Emblematica è stata la posizione dell’università islamica egiziana di Al Azhar, il principale centro di formazione del mondo islamico sunnita. Il 20 ottobre il grande imam Ahmed al-Tayeb ha condannato l’“odioso atto criminale”, ha detto che il “terrorista che lo ha compiuto non rappresenta la religione di Maometto”, ma ha dichiarato che insultare le religioni in nome della libertà di espressione rappresenta un “appello all’odio” e ha accusato di razzismo il presidente Macron per aver condannato il “separatismo islamista”. Non diversa è stata la reazione della massima autorità dell’islam sciita. Il leader supremo iraniano Ali Khamenei ha accusato Macron di aver insultato l’islam e il profeta Maometto. “Domandatevi perché il vostro presidente ha insultato il messaggero di Dio in nome della libertà di religione – ha detto rivolgendosi ai giovani francesi – il suo stupido atto è un insulto alla ragione delle persone che lo hanno eletto”. Atti deplorevoli, gli attentati, ma giustificati.

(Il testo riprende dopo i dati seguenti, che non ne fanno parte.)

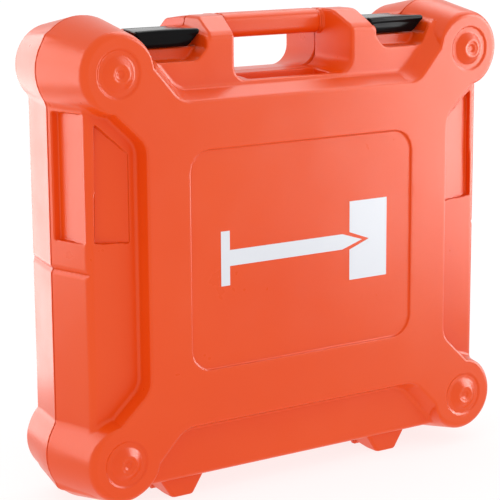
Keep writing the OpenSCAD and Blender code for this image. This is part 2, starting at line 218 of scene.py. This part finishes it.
def hollow(x, h, d, z, radius, half):
    """The hollow inside one half, open at the seam."""
    floor = half["hollow"]
    inner = leaning(x - HOLLOW_HALF_W + HOLLOW_DRAFT / floor * d, HOLLOW_DRAFT / floor)
    beside_grip = HAND_FACE_HALF_W + WALL
    tall = slab(z, HOLLOW_BOTTOM, HOLLOW_TOP)
    wide = both(slab(z, HOLLOW_BOTTOM, half["side_top"]), beside_grip - x)
    stack = both(slab(z, HOLLOW_BOTTOM, POST_HOLLOW_TOP),
                 slab(x, beside_grip, beside_grip + POST_HOLLOW_W))
    form = both(both(np.minimum(np.minimum(tall, wide), stack), inner), d - floor, 2)
    behind_field = both(x - FIELD_HOLLOW_HALF_W, np.abs(h) - FIELD_HOLLOW_HALF_H)
    form = np.minimum(form, both(behind_field, d - FIELD_FLOOR, 2))
    slope = (BOSS_R - BOSS_FACE_R) / (HALF_DEPTH - WALL)
    bore = leaning(radius - BOSS_R + BOSS_WALL + slope * d, slope)
    bore = both(bore, d - HALF_DEPTH + BOSS_WALL, 4)
    form = np.minimum(form, both(bore, BOSS_HOLLOW_IN - x))
    grip_mid = (HANDLE_TOP + GRIP_BOTTOM) / 2
    grip = rounded_rect(d, z - grip_mid, GRIP_DEPTH - WALL, 7.7, 3)
    return np.minimum(form, both(grip, x - HAND_HALF_W + 4))


def half_form(x, d, z, half):
    """One half of the shell; d is the depth from the seam, and left and right are alike."""
    x = np.abs(x)
    h = z - MID_Z
    edge = half["edge"]
    front = half is FRONT
    draft = (HALF_W - FACE_HALF_W) / edge
    side = leaning(x - HALF_W + draft * d, draft)
    top = leaning(z - BODY_TOP + TOP_DROP / edge * d, TOP_DROP / edge)
    bottom = leaning(BODY_BOTTOM + BOTTOM_RISE / edge * d - z, BOTTOM_RISE / edge)

    outline = either(both(side, both(top, bottom), 4), post(x, d, z, half["shoulders"]), 2)
    form = both(outline, d - edge, 5)
    if front:
        form = without(form, side_panel(x, d, z), 0.8)
        form = without(form, border_patch(x, h, d), 0.5)

    radius = np.hypot(x - BOSS_X, np.abs(h) - BOSS_Z)
    slope = (BOSS_R - BOSS_FACE_R) / HALF_DEPTH
    flanks = np.minimum(raised_field(x, h, d), leaning(radius - BOSS_R + slope * d, slope))
    outwards = (x - BOSS_X + np.abs(h) - BOSS_Z) / math.sqrt(2)
    rim = 1.4 + 3.6 * smooth_step(outwards, -16, 14)
    form = either(form, both(flanks, 0.87 * (d - boss_face(radius)), rim), 2.5)
    groove = (np.abs(z - MID_Z + 2) - 1.4 * (side + 2.2)) / 1.72
    form = without(form, both(groove, 30 - x), 0.7)

    if front:
        panel = rounded_rect(x, h, PANEL_HALF_W, PANEL_HALF_H, PANEL_R)
        form = without(form, both(panel, HALF_DEPTH - PANEL_SUNK - d, 1), 0.7)

    widening = (HAND_FACE_HALF_W - HAND_HALF_W) / edge
    fall = FLOOR_FALL / edge
    opening = leaning(x - HAND_HALF_W - widening * np.maximum(d, 0), widening)
    floor = leaning(HAND_FLOOR - fall * d - z, fall)
    form = without(form, both(opening, floor, 13 if front else 18), 2)
    if front:
        pocket = both(slab(d, FLOOR_POCKET_START, FLOOR_POCKET_END), x - FLOOR_POCKET_HALF_W, 2)
        pocket = both(pocket, FLOOR_POCKET_Z - z, 1)
        form = without(form, pocket, 1)
    mid = (HANDLE_TOP + GRIP_BOTTOM) / 2
    grip = rounded_rect(d, z - mid, GRIP_DEPTH, (HANDLE_TOP - GRIP_BOTTOM) / 2, 8)
    ring = both(np.abs(x - 52.4) - 1.5, -grip - 1.0, 0.5)
    grip = without(grip, ring, 0.6)
    form = either(form, both(grip, x - 62), 0.8)
    form = either(form, foot(np.abs(x - FOOT_X), d, z), 2)

    if front:
        room = both(slab(x, NOTCH_IN, NOTCH_OUT), LEDGE_Z - z, 1)
        room = both(room, d - LIP_ROOM_DEPTH, 2)
        form = without(form, room, 0.6 + 2.4 * smooth_step(z, 404, 412))
        form = without(form, finger_notch(x, d, z), 1.2)
    else:
        from_latch = np.abs(x - LATCH_X)
        room = both(from_latch - LATCH_SEAM_HALF_W - 0.5, LATCH_ROOM_FLOOR - z, 1)
        room = both(room, d - LATCH_ROOM_DEPTH, 2)
        form = without(form, room, 0.6)
        pin = np.hypot(d - LATCH_PIN_Y, z - LATCH_PIN_Z) - PIN_R
        form = without(form, both(pin, from_latch - LATCH_SEAM_HALF_W - LATCH_PIN_SEAT))
    form = without(form, hollow(x, h, d, z, radius, half))

    form = both(form, SEAM_GAP - d, 0.5)
    axis = np.hypot(d, z - HINGE_Z)
    for a, b in half["own"]:
        form = either(form, both(axis - KNUCKLE_R, slab(x - FOOT_X, a, b), 0.4))
    for a, b in half["other"]:
        form = without(form, both(axis - KNUCKLE_R - 0.5, slab(x - FOOT_X, a - 0.3, b + 0.3)))
    return without(form, both(axis - PIN_R - PIN_FIT, np.abs(x - FOOT_X) - 15))


def tray_form(x, d, z):
    """A tray: a rim sheet with drafted, round-bottomed pockets pressed into it."""
    outline = None
    for px, pz, w, height in POCKETS:
        one = rounded_rect(x - px, z - pz, w / 2, height / 2, 6)
        outline = one if outline is None else either(outline, one, 5)
    pocket = both(leaning(outline + 0.05 * (d - 2), 0.05), d - POCKET_DEPTH, 7)
    rim = both(rounded_rect(x, z - TRAY_Z, TRAY_HALF_W, TRAY_HALF_H, 6), slab(d, 2, 4), 0.8)
    form = either(rim, both(pocket - 2, 2 - d), 1.5)
    return without(form, pocket, 1.5)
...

È difficile dire chi ha iniziato, e quando, ad accusare l’Occidente di meritare la guerra. Forse i primi a commentare in questi termini il terrorismo islamico sono stati non dei musulmani, bensì dei cristiani. L’11 settembre 2001, invece di pregare per le vittime degli attentati di al Qaeda, i maggiori portavoce del mondo missionario italiano si sono scagliati contro “il terrorismo economico che affama il sud del mondo”, contro il nostro mondo “assurdo che deve crollare”, contro la “violenza strutturale dei morti per la fame e le malattie, per il debito, per l’economia fatta a uso e consumo dei ricchi”, l’ostinazione occidentale a voler “salvaguardare non la civiltà, ma un benessere fasullo che si regge sullo sfruttamento e sull’esclusione”, la “prepotenza del mondo occidentale che impone la propria cultura umiliando sistematicamente le altre”. Prima o poi, dissero, la “colossale mina vagante doveva pur scoppiare”.